Karel Santos San Juan, S.J. is a Filipino Jesuit priest who is the current president of the Catholic Educational Association of the Philippines. He also currently serves as the fifth president of Ateneo de Davao University, assuming office on September 14, 2023, and succeeding Fr. Joel Tabora. Prior to this, he was president of Ateneo de Zamboanga University.

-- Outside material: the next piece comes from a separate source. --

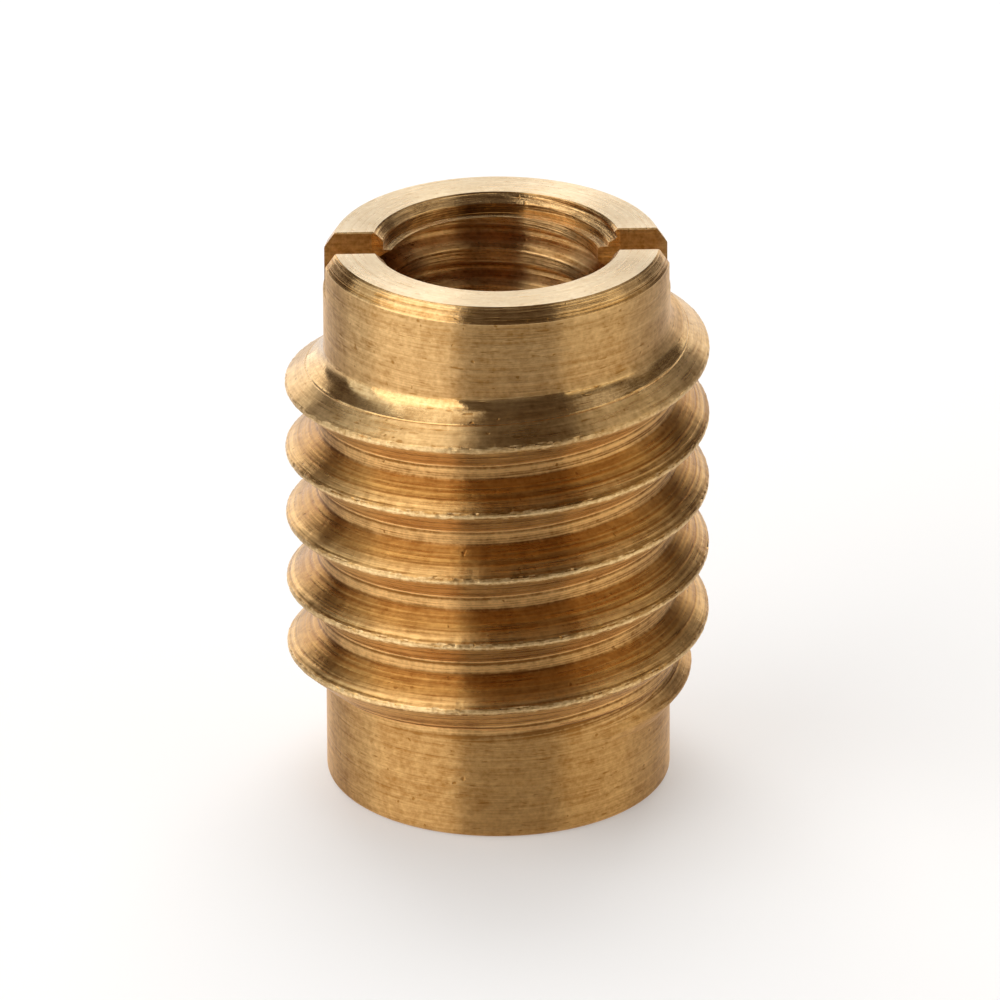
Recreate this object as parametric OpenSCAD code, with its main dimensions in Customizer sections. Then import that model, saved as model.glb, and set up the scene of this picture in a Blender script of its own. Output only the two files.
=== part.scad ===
// Slotted screw-in threaded insert, turned from brass bar.
// A coarse right-hand thread on the outside bites into wood or plastic, and a machine
// screw goes into the thread in the bore. The insert stands on its pilot end: the origin is
// on the axis at that end, +Z is the axis, and the driver slot in the top runs along X.
// All sizes are in millimetres.

/* [Body] */
// Length from the pilot end to the slotted end
overall_length = 14; // [12.5:0.5:24]
// Diameter of the plain pilot and of the plain collar
pilot_d = 8.4; // [7.5:0.1:8.7]
// Length of the pilot, up to the cone that leads into the thread
pilot_length = 2.9; // [2.4:0.1:5]
// Length of the collar, from the slotted end down to the top of the threaded core
collar_length = 3.2; // [3:0.05:5]
// Height of the chamfer round the slotted end
end_chamfer_h = 0.37; // [0.1:0.01:0.8]
// Width of that chamfer, measured across the end face
end_chamfer_w = 0.25; // [0.1:0.01:0.4]
// Radius on the outer edge of the pilot end
pilot_edge_radius = 0.2; // [0.05:0.05:0.4]

/* [Bore] */
// Diameter of the bore, the minor diameter of an M6 thread
bore_d = 5.1; // [4.2:0.1:5.6]
// Width of the flat ledge round the bore, where the thread begins, the same at both ends
ledge_w = 0.25; // [0.1:0.01:0.4]
// Height of the plain step that rises from the ledge
step_h = 0.25; // [0.1:0.01:0.6]
// Width of the countersink that opens the step, measured across the end face
countersink_w = 0.22; // [0.1:0.01:0.35]
// Full angle of the countersink
countersink_angle = 90; // [80:5:120]

/* [Bore thread] */
// Diameter at the bottom of the groove, the major diameter of the M6 thread
bore_thread_d = 6; // [5.7:0.1:6.3]
// Distance from one turn to the next, a right-hand thread with one start
bore_thread_pitch = 1; // [0.9:0.05:1.3]
// Width of the strip of bore wall that is left between two turns of the groove
bore_thread_crest_w = 0.355; // [0.25:0.005:0.45]
// Width of the flat at the bottom of the groove
bore_thread_root_w = 0.125; // [0.08:0.005:0.2]

/* [Driver slot] */
// Width of the slot across the slotted end
slot_w = 1.25; // [0.8:0.05:2]
// Depth of the slot below the slotted end
slot_depth = 1.2; // [0.8:0.05:2]

/* [Outer thread] */
// Diameter over the crests
thread_d = 10.3; // [9.7:0.1:12.2]
// Diameter at the root, between the turns
root_d = 8.75; // [8.75:0.05:9.3]
// Distance from one crest to the next, a right-hand thread with one start
thread_pitch = 1.73; // [1.65:0.01:2.4]
// How far down the pilot the first turn starts, measured from the end of the pilot
first_turn_drop = 0.77; // [0.4:0.01:1.1]
// Width of the flat along the crest
crest_w = 0.11; // [0.05:0.01:0.2]
// Width of the flat at the root, between one turn and the next
root_w = 0.34; // [0.28:0.01:0.6]
// Share of the rest of the pitch that the flank facing the pilot end takes
lower_flank_share = 0.53; // [0.45:0.01:0.6]
// Radius where a flank facing the slotted end meets the root
root_radius = 0.11; // [0.05:0.01:0.14]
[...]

== Early life and education==
San Juan was born in Marikina, Philippines on June 16, 1965. He graduated with a Bachelor of Science in Mathematics degree from Ateneo de Manila University in March 1986. He earned his master's degree in Development Management from the Asian Institute of Management in Makati in May 1993. He finished his Doctorate in Leadership Studies at the Gonzaga University, in Spokane, Washington, USA in May 2007. He also obtained a Bachelor in Sacred Theology degree from Ateneo de Manila University in March 2010.

==Early career==

San Juan started as an instructor and program officer for advocacy and social development offices in Ateneo de Manila University. He then expanded to being a consultant for strategic planning, development management, and organizational development for several government organizations in the Philippines including the Department of Environment and Natural Resources (1993 – 1994), Department of Trade and Industry (1993) and the Department of Agrarian Reform (1996 – 1997). In 1996, he taught management courses at the Asian Institute of Management.

== As a Jesuit ==
In May 1998, San Juan entered the Society of Jesus and was ordained to the priesthood in April 2010. He finished his tertianship in June 2013 and pronounced his final vows in February 2015. He was a delegate of the Philippine Province to the 36th Congregation of the Society of Jesus from October to November 2016 in Rome, Italy.

== As an educator ==
In 1996, San Juan was an assistant professor at the Asian Institute of Management, teaching in Development Management, Business Management, and Entrepreneurship. From 1997 to 1998, he was an instructor of the Ateneo de Manila University, teaching courses in Theology of Liberation and Development Studies. In June 2010 to September 2013, he was a faculty member in the PhD in Leadership Studies Program of the Ateneo de Manila University, teaching courses in foundations of Leadership Theory, and Ethics and Spirituality in Leadership.

The Ateneo de Zamboanga University Board of Trustees elected San Juan as the university's fourth president on February 23, 2013. As he was in his final year of Jesuit spiritual formation, he did not assume the presidency until October 8, 2013. He was officially installed President of the Ateneo de Zamboanga University on November 23, 2013. He is also a member of the Board of Trustees of Xavier University (Cagayan de Oro City), Ateneo de Davao University, Ateneo de Manila University and the Emmaus Center for Psycho-Spiritual Formation.

On November 12, 2022, the Ateneo de Davao University Board of Trustees elected San Juan as the university's fifth president. He assumed the presidency on September 15, 2023.

== As a professional ==
From 2000 to 2004, San Juan was a consultant and facilitator of the Ateneo de Manila University Office for Mission, Identity, and Organizational Development. He also became program officer for the Center for Ignatian Spirituality (CIS-Philippines), and Simbahang Lingkod ng Bayan (SLB) from 2000 to 2002, and he also served as Treasurer of the UGAT Foundation. He became executive director for the Emmaus Center for Psycho-Spiritual Formation in June 2007.